Power at MAX or MIN Voltage: The designer has the option to require the MAX POWER level at MAX Voltage, or at MIN Voltage. If this power level is required at MINIMUM Voltage, this requires a motor with much more current capacity, which affects size & weight. If this is only required at MAX Voltage, this will require lower currents, which can reduce Motor and Electronics Size & Weight, but it will mean that the net output power (and thrust) will drop slowly as the voltage level reduces.

It is possible to select a mid point on Voltage, such as to produce a steady power band over part of the voltage swing and allow a graceful degradation of thrust below that level. For example, a system with a voltage swing of 120-180VDC may select to operate at Max Power at 150VDC. This will guarantee uniform performance at all voltages above 150VDC, but will drop performance from 150-120VDC.

  1. ELECTRONIC DRIVERS: There are two basic drive technologies available: 1) Sensorless Drives and 2) Commutation Feedback Drives. All motors are THREE-PHASE and therefore will all require at least three (3) power lines and one (1) Ground.
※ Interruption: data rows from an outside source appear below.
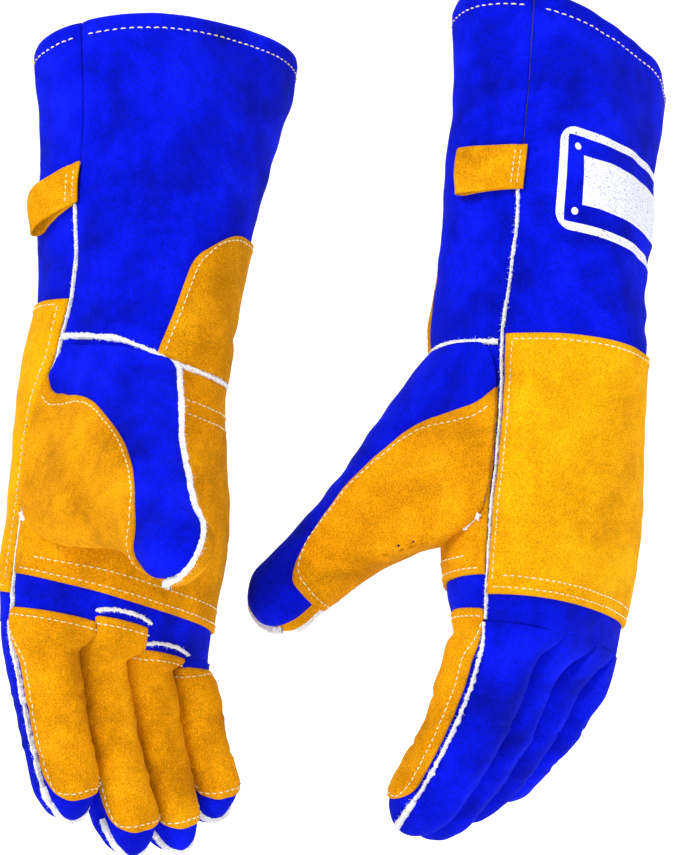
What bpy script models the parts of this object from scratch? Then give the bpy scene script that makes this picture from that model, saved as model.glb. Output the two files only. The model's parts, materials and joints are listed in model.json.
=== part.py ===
"""A pair of long-cuffed welding gloves in blue and yellow suede, hanging with the fingers down.

Units are metres, +Z points up the cuffs, and the origin is the eye of the left glove's hang loop. The viewer in
front stands at -Y: the right-hand glove shows its palm and the left-hand glove shows its back.

Both gloves come from one description in the hand's own directions, measured from the wrist: radial (towards the
thumb's side), palmar (out of the palm) and up (from the fingertips to the cuff). Each tube of the glove is a Skin,
a grid of points with their normals, and each leather piece is a shell: a patch of that grid between two heights
above the skin. Pieces that lie over each other use the same grid lines, so they stay parallel.
"""

import math

import bmesh
import bpy
import numpy as np
from mathutils import Matrix, Vector

# Leather and gaps.
LEATHER = 0.0013
LINING = 0.0009
GAP = 0.0004
WELT_HALF = 0.0011
WELT_PROUD = 0.0012
PATCH_LOW = GAP
PATCH_HIGH = GAP + LEATHER

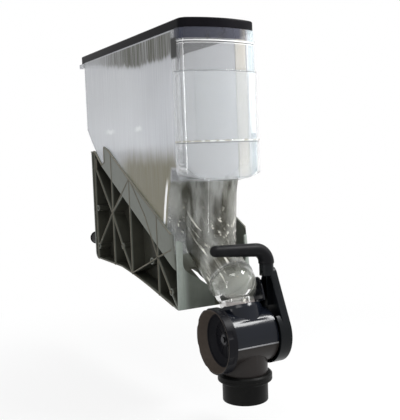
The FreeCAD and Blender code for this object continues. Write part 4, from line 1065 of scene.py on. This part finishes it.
@dataclass
class Valve:
    """Drum housing, outlet nozzle and the small parts inside."""

    nozzle_top: float = -0.187895
    ring_radius: float = 0.0473
    tube_radius: float = 0.0395
    bore_radius: float = 0.0355
    throat_radius: float = 0.04005
    length: float = 0.049
    socket: float = 0.005
    neck_top: float = 0.0475
    drum_end: float = -0.0450
    drum_radius: float = 0.047
    parting_angle: float = 188.5
    seal_span: tuple = (0.0488, 0.0520, 0.0308, 0.0372)
    # Collar's section: height up the inlet, radius, rounding.
    collar_section: tuple = ((0.0455, 0.0312, 0.0004), (0.0455, 0.0405, 0.0), (0.0470, 0.0411, 0.0004),
                             (0.0530, 0.0388, 0.0012), (0.0530, 0.0376, 0.0004), (0.0486, 0.0376, 0.0003),
                             (0.0486, 0.0312, 0.0004))
    # Lock tab and its foot: degrees to each side, low, high, inner and outer radius, bow of the top.
    tab_arcs: tuple = ((30, 0.0545, 0.0980, 0.0467, 0.0493, 0.0235), (14, 0.0545, 0.0580, 0.0405, 0.0480, 0.0),
                       (14, 0.0480, 0.0580, 0.0378, 0.0412, 0.0))
    # Parting line's section: degrees from its middle, and height over the drum.
    line_degrees: tuple = (-1.7, -1.2, 1.2, 1.7, 1.7, -1.7)
    line_heights: tuple = (-0.0002, 0.0006, 0.0006, -0.0002, -0.0010, -0.0010)
    line_end: float = 0.0405
    ridge_degrees: float = 26.0

    def longer_drum(self, points: np.ndarray) -> np.ndarray:
        """Housing's points with a drum that reaches the knob, and the ridge along it laid flat.

        Points past the left end move along X to the new end. Points of the ridge move towards the
        axis, to drum radius / own radius of their distance.
        """
        offset = points - np.array([0, VALVE_Y, VALVE_Z])
        moved = points.copy()
        moved[:, 0] = np.where(points[:, 0] < -0.040, self.drum_end, points[:, 0])
        reach = np.hypot(offset[:, 1], offset[:, 2])
        below = np.degrees(np.arctan2(-offset[:, 2], -offset[:, 1]))
        above = reach - self.drum_radius
        ridge = (np.abs(below - self.ridge_degrees) < 6) & (above > 0) & (above < 0.0015)
        flat = np.where(ridge, self.drum_radius / np.maximum(reach, 1e-6), 1) - 1
        moved[:, 1:] += flat[:, None] * offset[:, 1:]
        return moved

    def low_neck(self, shape: bmesh.types.BMesh) -> None:
        """Cut off the housing's collar above its neck, and close the cut."""
        axis = Vector((0, math.sin(LEAN), math.cos(LEAN)))
        cut_off(shape, Vector((0, VALVE_Y, VALVE_Z)) + axis * self.neck_top, axis)
        bmesh.ops.recalc_face_normals(shape, faces=shape.faces)

    def collar(self) -> bpy.types.Object:
        """Plain collar turned about the leaning axis, with a curved lock tab on its right.

        The tab and its foot are arcs of rings: a section in height and radius is carried round
        from minus to plus an angle. At an angle t the top is at high - bow + sqrt(bow^2 -
        (outer sin t)^2), or at high where bow is 0.
        """
        skin = Skin()
        middle = (0, VALVE_Y, VALVE_Z)
        skin.grid(leaning(lathed(softened(self.collar_section), ORIGIN, "Z", 144), middle), wrap_rows=True)
        for span, low, high, inner, outer, bow in self.tab_arcs:
            turn = np.radians(span * np.sin(np.linspace(-math.pi / 2, math.pi / 2, 41)))[:, None]
            edge = softened([(low, inner, 0.0006), (high, inner, 0.0008), (high, outer, 0.0008), (low, outer, 0.0006)])
            share = np.clip((edge[:, 0] - low) / (high - low), 0, 1)
            top = high - bow + np.sqrt(np.maximum(bow ** 2 - (outer * np.sin(turn)) ** 2, 0))
            height = low + share * (top - low)
            radius = np.broadcast_to(edge[:, 1], height.shape)
            skin.closed(leaning(np.stack([radius * np.cos(turn), radius * np.sin(turn), height], 2), middle))
        return skin.piece("inlet_collar", 30.0)

    def parting_line(self) -> bpy.types.Object:
        """Narrow raised line along the drum, at its parting angle."""
        spread = np.radians(self.parting_angle + np.array(self.line_degrees))
        reach = self.drum_radius + np.array(self.line_heights)
        x = np.array([self.drum_end + 0.0004, self.line_end])[:, None]
        y, z = VALVE_Y + reach * np.cos(spread), VALVE_Z + reach * np.sin(spread)
        grid = np.stack(np.broadcast_arrays(x, y, z), 2)
        skin = Skin()
        skin.closed(grid)
        return skin.piece("drum_parting_line", 30.0)

    def seal(self) -> bpy.types.Object:
        """Ring of rubber between the collar and the spout: a closed profile turned about the leaning axis."""
        low, high, inner, outer = self.seal_span
        profile = softened([(low, inner, 0.0004), (low, outer, 0.0006), (high, outer, 0.0008), (high, inner, 0.0004)])
        skin = Skin()
        skin.grid(leaning(lathed(profile, ORIGIN, "Z", 96), (0, VALVE_Y, VALVE_Z)), wrap_rows=True)
        return skin.piece("collar_seal")

    def nozzle(self) -> bpy.types.Object:
        """Outlet tube with its bag ring: a closed profile turned about Z."""
        r, ring = self.tube_radius, self.ring_radius
        profile = softened([(-self.socket, self.bore_radius, 0.0004), (-self.socket, self.throat_radius, 0.0),
                            (0, self.throat_radius, 0.0004), (0, ring - 0.003, 0.0012), (-0.003, ring, 0.0014),
                            (-0.0075, ring, 0.0008), (-0.0082, ring - 0.0007, 0.0004), (-0.0089, ring, 0.0008),
                            (-0.013, ring, 0.0014), (-0.016, r + 0.0016, 0.0014), (-0.0176, r, 0.0012),
                            (-self.length, r, 0.0012), (-self.length, self.bore_radius, 0.0010)])
        skin = Skin()
        centre = Vector((0, VALVE_Y, self.nozzle_top))
        skin.grid(lathed(profile, centre, "Z", 144), wrap_rows=True)
        return skin.piece("outlet_tube")

    def build(self, shop: Workshop) -> None:
        """Build and dress the pieces."""
        gloss = DrumPlastic("polished_drum_plastic", (0.004, 0.005, 0.009), (0.008, 0.010, 0.015), 0.16, specular=0.22)
        housing = shop.refined("valve_housing", "drum_housing", 0.0005, move=self.longer_drum, carve=self.low_neck)
        shop.install(housing, Body.BIN, Slot.GLOSS, gloss, "valve_housing")
        shop.install(self.collar(), Body.BIN, Slot.GLOSS, gloss)
        # The parting line is pale grey on the black drum: a painted highlight along it.
        line = MouldedPlastic("line_highlight_plastic", (0.20, 0.20, 0.21), (0.34, 0.34, 0.35), 0.25)
        shop.install(self.parting_line(), Body.BIN, Slot.GLOSS, line)
        rubber = SoftRubber("seal_rubber_skin", (0.02, 0.02, 0.02), (0.05, 0.05, 0.045))
        shop.install(self.seal(), Body.BIN, Slot.SEAL, rubber, "collar_gasket")
        matt = MouldedPlastic("matt_nozzle_plastic", (0.004, 0.004, 0.004), (0.009, 0.009, 0.008), 0.42)
        shop.install(self.nozzle(), Body.BIN, Slot.MATT, matt, "outlet_nozzle")
        for node in ("stop_pin", "return_spring", "axle", "lid_hinge_pins"):
            shop.keep(node, BrightSteel("bright_steel"))
        shop.keep("axle_bush", MouldedPlastic("pale_bush_plastic", (0.62, 0.60, 0.54), (0.72, 0.70, 0.65), 0.4))
        shop.keep("gate", MouldedPlastic("gate_plastic", (0.008, 0.009, 0.011), (0.014, 0.015, 0.018), 0.25))


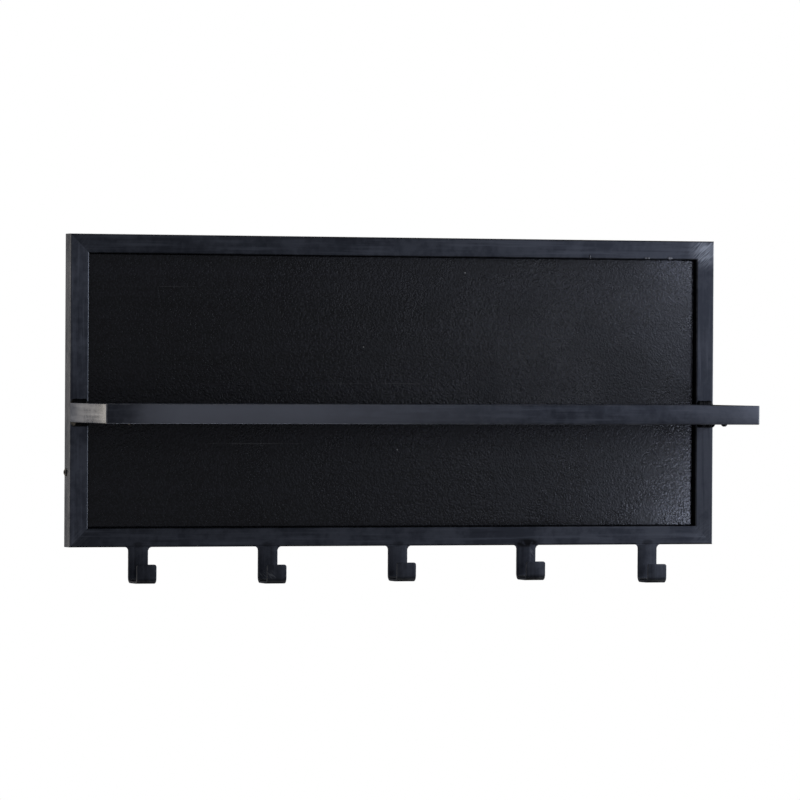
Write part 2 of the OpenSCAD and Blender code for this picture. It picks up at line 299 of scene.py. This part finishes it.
def scrape_marks(n):
    """Bright diagonal scrapes down the fourth hook's right side and over the second hook's lip."""
    second_low, fourth_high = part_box("hook_2")[0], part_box("hook_4")[1]
    side = n.spot(fourth_high.x - 0.005, FRAME_LOW - 0.010, 0.002, 0.010, stretch=0.5)
    lip = n.spot(second_low.x + 0.006, second_low.z + 0.010, 0.002, 0.010, stretch=1.0)
    streak = n.noise(n.stretched((90, 90, 700), turn=math.radians(-45)), detail=3)
    return n.math("MULTIPLY", n.math("MAXIMUM", side, lip), n.remap(streak, 0.50, 0.66, 0.0, 0.5))


def stained_wood(name, shift, tint, through="Y"):
    """Board stained black under a pebbled semi-gloss varnish, with the grain along X.
    through is the axis across the board's thickness."""
    n = Nodes(name)
    fine, coarse = ([60 if axis == through else size for axis in "XYZ"] for size in (430, 150))
    rings = n.noise(n.stretched((1.6, 40, 40), shift), scale=1, detail=5, rough=0.6, warp=0.8)
    fibres = n.noise(n.stretched((14, 420, 420), shift), scale=1, detail=3, rough=0.6)
    pebble = n.noise(n.stretched(fine, (0, 0.6, 0)), scale=1, detail=2, rough=0.5)
    orange = n.noise(n.stretched(coarse, (0, 3.6, 0)), scale=1, detail=2, rough=0.5)
    clouds = n.noise(n.place, scale=11, detail=3, rough=0.55, warp=0.5)
    pores = n.noise(n.stretched((60, 1500, 1500), shift), scale=1, detail=2)
    dark, light = (tuple(part * tint for part in wood) for wood in (WOOD_DARK, WOOD_LIGHT))
    body = n.mix(n.remap(rings, 0.35, 0.68), dark, light)
    body = n.mix(n.remap(fibres, 0.58, 0.80, 0.0, 0.5), body, WOOD_FIBRE)
    for x, z in NICKS:
        body = n.mix(n.spot(x, z, 0.0005, 0.0011), body, NICK_COLOUR)
    for x, z, stretch in SCUFFS:
        streak = n.spot(x, z, 0.0004, 0.0013, stretch)
        scuff = n.math("MULTIPLY", streak, n.remap(fibres, 0.48, 0.62))
        body = n.mix(scuff, body, SCUFF_COLOUR)
    # painted sheen: pale bluish glints painted on the pebble crests, standing in for light reflected
    # by the varnish
    sheen_mask = n.math("MAXIMUM", painted_varnish_sheen(n, clouds), FAINT_PAINTED_SHEEN)
    crests = n.remap(pebble, 0.42, 0.62, 0.05, 1.0)
    body = n.mix(n.math("MULTIPLY", sheen_mask, crests), body, PAINTED_SHEEN_COLOUR)
    rough = n.remap(clouds, 0.38, 0.62, 0.18, 0.30, smooth=False)
    rough = n.math("MULTIPLY_ADD", pebble, 0.06, rough)
    normal = n.bump(orange, 0.15, 0.0014)
    normal = n.bump(pebble, 0.62, 0.0009, normal)
    normal = n.bump(pores, 0.12, 0.0002, normal)
    return n.set(Base_Color=body, Roughness=rough, Normal=normal)


def painted_varnish_sheen(n, clouds):
    """A painted sheen: bluish highlight painted into the varnish's colour on the panel's face, at
    its right-hand corners and edge.
    """
    total = 0.0
    for x, z, inner, outer, stretch, strength in PAINTED_SHEEN_SPOTS:
        patch = n.spot(x, z, inner, outer, stretch)
        total = n.math("MAXIMUM", total, n.math("MULTIPLY", patch, strength))
    start, full, end = FRAME_FACE + 0.003, FRAME_FACE + 0.010, FRAME_FACE + 0.013
    face = n.remap(n.axis("Y"), start, full, 0.0, 1.0)
    front = n.math("MULTIPLY", face, n.remap(n.axis("Y"), full, end, 1.0, 0.0))
    cloudy = n.remap(clouds, 0.32, 0.58, 0.15, 1.0)
    return n.math("MULTIPLY", n.math("MULTIPLY", total, front), cloudy)


def black_screw(name):
    """Phosphated screw: dull black with slightly rubbed edges."""
    n = Nodes(name)
    grain = n.noise(n.place, scale=1600, detail=2)
    wear = n.remap(n.rounded_edge(), 0.08, 0.30, 0.0, 0.35)
    body = n.mix(grain, SCREW_DARK, SCREW_LIGHT)
    body = n.mix(wear, body, SCREW_WORN)
    normal = n.bump(grain, 0.2, 0.00008)
    return n.set(Base_Color=body, Metallic=0.9, Roughness=0.45, Normal=normal)


def weld_metal(name, shade):
    """Weld bead: dark and rough at a low shade, where it is blackened, and bright at a high one,
    where it is ground."""
    n = Nodes(name)
    scale = n.noise(n.place, scale=500, detail=4, rough=0.65)
    tone = n.noise(n.place, scale=130, detail=3)
    dark = (0.55 * shade, 0.55 * shade, 0.60 * shade)
    light = (1.4 * shade, 1.42 * shade, 1.55 * shade)
    body = n.mix(n.remap(tone, 0.4, 0.65), dark, light)
    normal = n.bump(scale, 0.45, 0.0004)
    rough = n.remap(scale, 0.3, 0.7, 0.42, 0.62)
    return n.set(Base_Color=body, Metallic=0.8, Roughness=rough, Normal=normal)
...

SENSORLESS: These drivers use very sophisticated algorithms and prediction calculations to predict the motor rotor dynamics in order to control the current switching to keep it rotating. Part of the technology that makes this work is the driver’s ability to sense the motor Back EMF produced on the three power lines from the motor. When all setup, this works like magic. The cables to the motors are very simple and easy to deal with. However, this presents several tradeoffs.

    1. Since the system relies on Back EMF voltage sensing to regulate the switching, the process fails at motor speed = zero
    2. This works well for motors running at constant speed, preferably at high speed. (High Speed means High Back EMF signals and good speed control.
    3. Motor Speeds at less than 100 or 200RPM can become very rough
    4. Not recommended for use in any servo control loop.

COMMUTATED: Commutation is simply a term that provides position feedback of the motor rotor (magnets) so that the driver knows when to switch the currents. This commutation can be achieved in several fashions. The most common are: 1) HALL SENSORS and 2) SIN/COS Resolvers.

HALL SENSORS: Hall sensors are very simple and provide a discrete position signal that tells the driver when to switch currents. Its resolution of position indication is in the order of 20-60 steps per revolution. For speed control this is usually sufficient for a wide range of control. However, this system requires a PC Board in the motor with electronics on board. This can create extra risk when used in deep submergence motors with pressure balanced oil fill, a pressure effect that can affect the life of the electronic components (mostly the Hall sensor= solid state, and capacitors). This typically requires 6 feedback wires.

RESOLVERS: Resolvers are a clever rotational transformer that is able to generate a Sine and Cosine signal around a single rotation of the motor shaft. This level of feedback provides resolution of position indication in the order of 4000 to 10,000 steps per revolution. This high level of resolution offers the best control levels for a servo drive when precise motion is necessary from very low speeds all the way to full speed. The tradeoff is that the wiring is a little more complex.  This typically requires 7 feedback wires and requires one (1) more line than the HALL Feedback system. The advantage is that the device inside the motor is made entirely of steel and copper wire, a device that is not affected by pressure.